[Begin Data records]
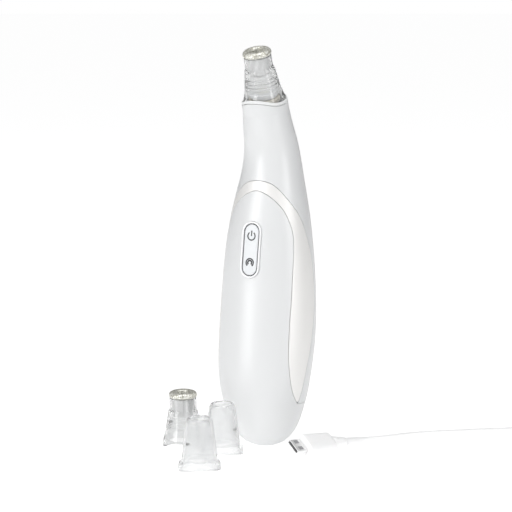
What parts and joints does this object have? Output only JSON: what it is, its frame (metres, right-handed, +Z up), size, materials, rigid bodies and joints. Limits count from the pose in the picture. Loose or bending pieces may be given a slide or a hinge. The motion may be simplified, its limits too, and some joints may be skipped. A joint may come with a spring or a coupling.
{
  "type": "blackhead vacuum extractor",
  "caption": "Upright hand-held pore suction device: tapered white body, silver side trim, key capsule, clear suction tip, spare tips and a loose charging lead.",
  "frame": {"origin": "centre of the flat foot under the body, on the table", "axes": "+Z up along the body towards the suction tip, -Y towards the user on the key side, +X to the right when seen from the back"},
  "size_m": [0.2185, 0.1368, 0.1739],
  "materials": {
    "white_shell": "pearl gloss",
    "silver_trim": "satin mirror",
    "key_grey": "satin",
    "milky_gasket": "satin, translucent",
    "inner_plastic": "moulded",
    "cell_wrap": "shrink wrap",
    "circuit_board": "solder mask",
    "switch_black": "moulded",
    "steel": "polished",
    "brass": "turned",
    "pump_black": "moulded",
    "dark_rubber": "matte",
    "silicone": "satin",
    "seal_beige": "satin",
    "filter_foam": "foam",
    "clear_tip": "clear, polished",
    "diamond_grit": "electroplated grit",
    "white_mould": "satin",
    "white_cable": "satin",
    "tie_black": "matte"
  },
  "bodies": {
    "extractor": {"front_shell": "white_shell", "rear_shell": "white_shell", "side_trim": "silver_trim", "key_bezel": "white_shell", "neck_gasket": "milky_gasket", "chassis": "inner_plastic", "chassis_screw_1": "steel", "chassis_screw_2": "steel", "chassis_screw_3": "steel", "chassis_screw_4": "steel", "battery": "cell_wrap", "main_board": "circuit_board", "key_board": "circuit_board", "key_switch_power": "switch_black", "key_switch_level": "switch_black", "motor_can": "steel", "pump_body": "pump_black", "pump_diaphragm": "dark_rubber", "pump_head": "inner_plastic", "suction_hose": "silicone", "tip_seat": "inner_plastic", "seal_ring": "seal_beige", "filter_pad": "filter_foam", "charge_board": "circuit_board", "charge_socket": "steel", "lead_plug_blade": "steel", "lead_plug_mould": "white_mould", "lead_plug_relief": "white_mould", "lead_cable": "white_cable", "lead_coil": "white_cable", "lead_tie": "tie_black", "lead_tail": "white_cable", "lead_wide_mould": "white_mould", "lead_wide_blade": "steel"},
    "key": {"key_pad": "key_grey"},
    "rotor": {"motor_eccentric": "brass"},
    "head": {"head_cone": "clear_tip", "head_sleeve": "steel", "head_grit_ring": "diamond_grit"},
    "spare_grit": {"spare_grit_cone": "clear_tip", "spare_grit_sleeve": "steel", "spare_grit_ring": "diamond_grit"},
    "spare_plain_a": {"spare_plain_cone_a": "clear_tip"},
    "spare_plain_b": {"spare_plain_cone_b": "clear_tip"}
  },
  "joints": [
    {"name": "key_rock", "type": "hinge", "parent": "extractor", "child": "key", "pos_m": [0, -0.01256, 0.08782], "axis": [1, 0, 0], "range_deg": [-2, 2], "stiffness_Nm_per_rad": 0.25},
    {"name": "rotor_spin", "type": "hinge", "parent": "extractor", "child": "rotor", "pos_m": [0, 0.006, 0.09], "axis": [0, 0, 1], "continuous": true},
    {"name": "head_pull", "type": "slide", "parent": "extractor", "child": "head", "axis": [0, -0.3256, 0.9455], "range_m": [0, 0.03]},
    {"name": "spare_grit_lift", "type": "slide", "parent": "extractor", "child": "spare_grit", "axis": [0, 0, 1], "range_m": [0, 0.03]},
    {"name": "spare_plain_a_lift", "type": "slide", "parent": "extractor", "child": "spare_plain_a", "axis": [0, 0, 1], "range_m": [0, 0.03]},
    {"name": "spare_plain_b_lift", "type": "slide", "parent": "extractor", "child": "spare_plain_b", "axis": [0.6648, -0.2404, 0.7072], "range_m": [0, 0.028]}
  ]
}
[End Data records]
[Begin Data records]
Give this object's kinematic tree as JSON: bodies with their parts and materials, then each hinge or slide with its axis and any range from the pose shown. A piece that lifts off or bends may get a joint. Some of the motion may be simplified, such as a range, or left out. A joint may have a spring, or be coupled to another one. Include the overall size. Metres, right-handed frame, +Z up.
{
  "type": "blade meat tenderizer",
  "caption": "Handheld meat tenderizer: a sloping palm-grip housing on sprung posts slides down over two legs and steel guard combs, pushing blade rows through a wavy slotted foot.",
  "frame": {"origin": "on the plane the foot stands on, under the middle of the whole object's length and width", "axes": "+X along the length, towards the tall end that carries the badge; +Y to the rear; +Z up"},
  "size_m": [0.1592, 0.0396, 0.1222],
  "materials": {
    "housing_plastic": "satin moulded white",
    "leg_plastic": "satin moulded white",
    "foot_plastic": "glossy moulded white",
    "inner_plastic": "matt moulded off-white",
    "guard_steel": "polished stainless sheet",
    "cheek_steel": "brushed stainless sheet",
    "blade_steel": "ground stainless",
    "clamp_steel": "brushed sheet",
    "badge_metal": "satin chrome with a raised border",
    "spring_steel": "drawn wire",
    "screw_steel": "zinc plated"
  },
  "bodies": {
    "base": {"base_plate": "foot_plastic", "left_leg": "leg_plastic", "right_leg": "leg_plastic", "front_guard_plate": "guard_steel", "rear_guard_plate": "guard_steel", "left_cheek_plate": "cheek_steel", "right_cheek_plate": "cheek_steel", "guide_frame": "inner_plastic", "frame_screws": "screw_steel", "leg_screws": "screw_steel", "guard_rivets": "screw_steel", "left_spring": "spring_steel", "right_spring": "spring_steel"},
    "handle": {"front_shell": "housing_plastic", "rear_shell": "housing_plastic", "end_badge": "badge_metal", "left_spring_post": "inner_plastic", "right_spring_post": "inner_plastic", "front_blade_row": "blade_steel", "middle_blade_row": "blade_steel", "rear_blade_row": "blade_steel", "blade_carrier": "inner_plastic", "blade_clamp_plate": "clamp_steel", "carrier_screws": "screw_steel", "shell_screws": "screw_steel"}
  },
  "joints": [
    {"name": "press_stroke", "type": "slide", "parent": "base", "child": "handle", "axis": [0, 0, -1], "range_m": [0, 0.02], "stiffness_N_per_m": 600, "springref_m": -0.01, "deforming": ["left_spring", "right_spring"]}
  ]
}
[End Data records]
[Begin Data records]
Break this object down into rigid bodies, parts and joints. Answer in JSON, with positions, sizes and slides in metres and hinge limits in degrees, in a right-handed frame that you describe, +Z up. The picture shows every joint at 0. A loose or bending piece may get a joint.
[End Data records]
_Job_.
What is the number of lines in the data above that include the word "materials"? Answer with that number only.

_Solved exercise_.
4